Vu la procédure suivante :
Procédures contentieuses antérieures :
M. B... C... et Mme D... C... ont demandé au tribunal administratif de Strasbourg d'annuler les arrêtés du 27 septembre 2023 par lesquels le préfet du Haut-Rhin a refusé de leur délivrer des titres de séjour et leur a fait obligation de quitter le territoire français dans un délai de trente jours, laquelle obligation fixe le pays de renvoi en cas d'éloignement d'office à l'issue de ce délai.
Par un jugement n°s 2308738, 2308740 du 19 mars 2024, le tribunal administratif de Strasbourg a rejeté leurs demandes.

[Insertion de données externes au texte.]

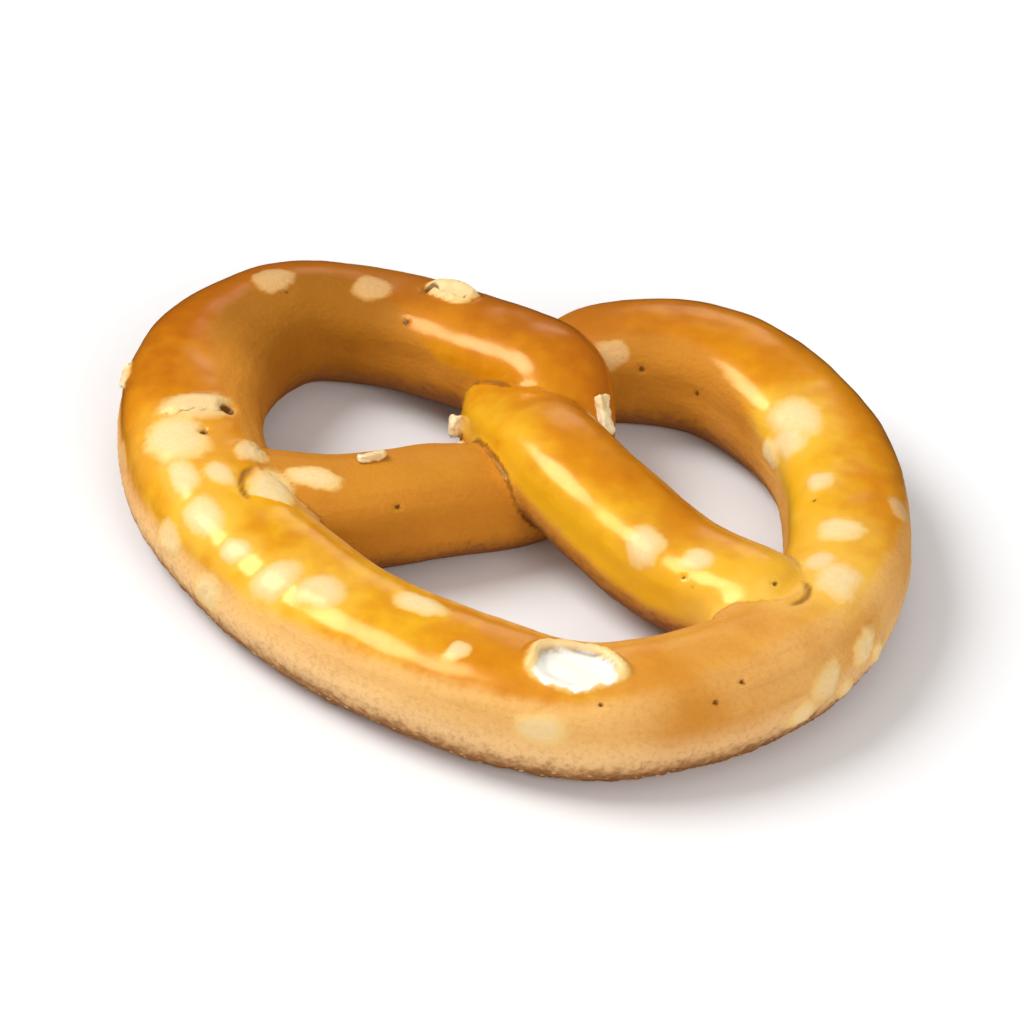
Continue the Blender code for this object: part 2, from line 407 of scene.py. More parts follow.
PATCHES = (
    Patch("left arm foot, low", 1.00, 50, 2.4, 3.0, 0.30),
    Patch("left arm foot, high", 1.55, 80, 3.0, 1.7, 0.28),
    Patch("left lobe, back", 8.15, 98, 2.2, 2.0, 0.24, PatchKind.TAN),
    Patch("left lobe, back corner", 9.20, 82, 2.4, 2.2, 0.24, PatchKind.TAN),
    Patch("left lobe, outer side", 10.60, 22, 2.0, 1.5, 0.22),
    Patch("left flank, wide", 11.55, 66, 3.5, 3.4, 0.26, glow=0.5),
    Patch("left flank, outer side", 11.30, 6, 2.0, 1.6, 0.22, PatchKind.TAN),
    Patch("left flank, beside the arm", 11.78, 126, 1.8, 1.9, 0.30, PatchKind.FLAKE),
    Patch("left flank, run", 11.90, 57, 2.8, 1.5, 0.20, glow=0.9),
    Patch("left flank, small", 11.98, 86, 2.0, 1.3, 0.22, glow=0.8),
    Patch("belly left, upper", 12.24, 50, 2.8, 2.1, 0.24, glow=0.9),
    Patch("belly left, edge", 12.12, 14, 2.4, 1.7, 0.22, PatchKind.FLAKE),
    Patch("belly left, small", 12.55, 48, 1.7, 1.5, 0.24, glow=0.9),
    Patch("belly left, round", 12.85, 50, 2.2, 2.6, 0.30, glow=0.8),
    Patch("belly left, low side", 12.50, 2, 2.3, 2.2, 0.22, PatchKind.FLAKE),
    Patch("belly left, heart", 13.10, 64, 2.5, 2.3, 0.30, glow=0.6),
    Patch("belly, inner edge", 13.58, 106, 2.8, 1.8, 0.24),
    Patch("belly, small", 13.97, 66, 1.3, 1.2, 0.26),
    Patch("belly, low side", 14.62, 20, 2.7, 1.9, 0.14, PatchKind.FAINT),
    Patch("belly right, low flake", 16.20, -6, 1.9, 1.4, 0.40, PatchKind.FLAKE),
    Patch("belly right, flake", 16.40, 13, 2.3, 2.2, 0.50, PatchKind.FLAKE),
    Patch("belly right, flake's corner", 16.60, -9, 1.3, 1.2, 0.40, PatchKind.FLAKE),
    Patch("belly right, upper flake", 16.80, 18, 2.1, 2.0, 0.50, PatchKind.FLAKE),
    Patch("belly right, last flake", 16.96, -2, 1.2, 1.2, 0.40, PatchKind.FLAKE),
    Patch("right flank, square", 17.06, 80, 2.8, 2.4, 0.28, squareness=4.5, glow=0.6),
    Patch("right flank, beside the arm", 17.22, 108, 1.7, 1.6, 0.10, PatchKind.FAINT, glow=0.7),
    Patch("right flank", 17.62, 100, 1.9, 2.3, 0.26, squareness=3.0, glow=0.6),
    Patch("right lobe, outer side", 18.00, 44, 1.8, 1.3, 0.22, PatchKind.TAN),
    Patch("right lobe, small", 18.20, 122, 1.6, 1.3, 0.22, glow=0.6),
    Patch("right lobe, inner side", 18.98, 122, 3.4, 2.5, 0.22, glow=0.7),
    Patch("right lobe, middle", 18.78, 138, 2.2, 2.0, 0.20, glow=0.7),
    Patch("right lobe, edge of the hole", 18.88, 160, 1.8, 1.5, 0.45, glow=0.4),
    Patch("right lobe root", 21.10, 132, 1.7, 1.8, 0.24, PatchKind.TAN),
    Patch("right arm", 25.88, 47, 2.2, 2.1, 0.26, glow=0.3),
    Patch("right arm, small", 26.42, 62, 1.7, 1.5, 0.24, glow=0.4),
)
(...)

Procédures devant la cour :
I. Par une requête, enregistrée le 29 mai 2024 sous le n° 24NC01429, M. B... C..., représenté par l'AARPI Eleos, demande à la cour :
1°) d'annuler ce jugement du 19 mars 2024 ;
2°) de faire droit à sa demande ;
3°) de mettre à la charge de l'Etat le versement de la somme de 1 500 euros HT au titre de l'article 37 de la loi du 10 juillet 1991.
Il soutient que :
- le refus de séjour ne procède pas d'un examen de sa situation personnelle ;
- il méconnaît l'article L. 423-23 du code de l'entrée et du séjour des étrangers et du droit d'asile et l'article 8 de la convention européenne de sauvegarde des droits de l'homme et des libertés fondamentales ;
- il procède d'une erreur manifeste d'appréciation au regard de l'article L. 435-1 du code de l'entrée et du séjour des étrangers et du droit d'asile ;
- l'intérêt supérieur des enfants est méconnu ;
- les autres décisions contestées sont illégales en conséquence de l'illégalité de la décision portant obligation de quitter le territoire français.
Par un mémoire en défense, enregistré le 10 mars 2025, le préfet du Haut-Rhin conclut au rejet de la requête.
Il soutient que les moyens de la requête ne sont pas fondés.
M. C... a été admis au bénéfice de l'aide juridictionnelle totale par une décision du 16 mai 2024.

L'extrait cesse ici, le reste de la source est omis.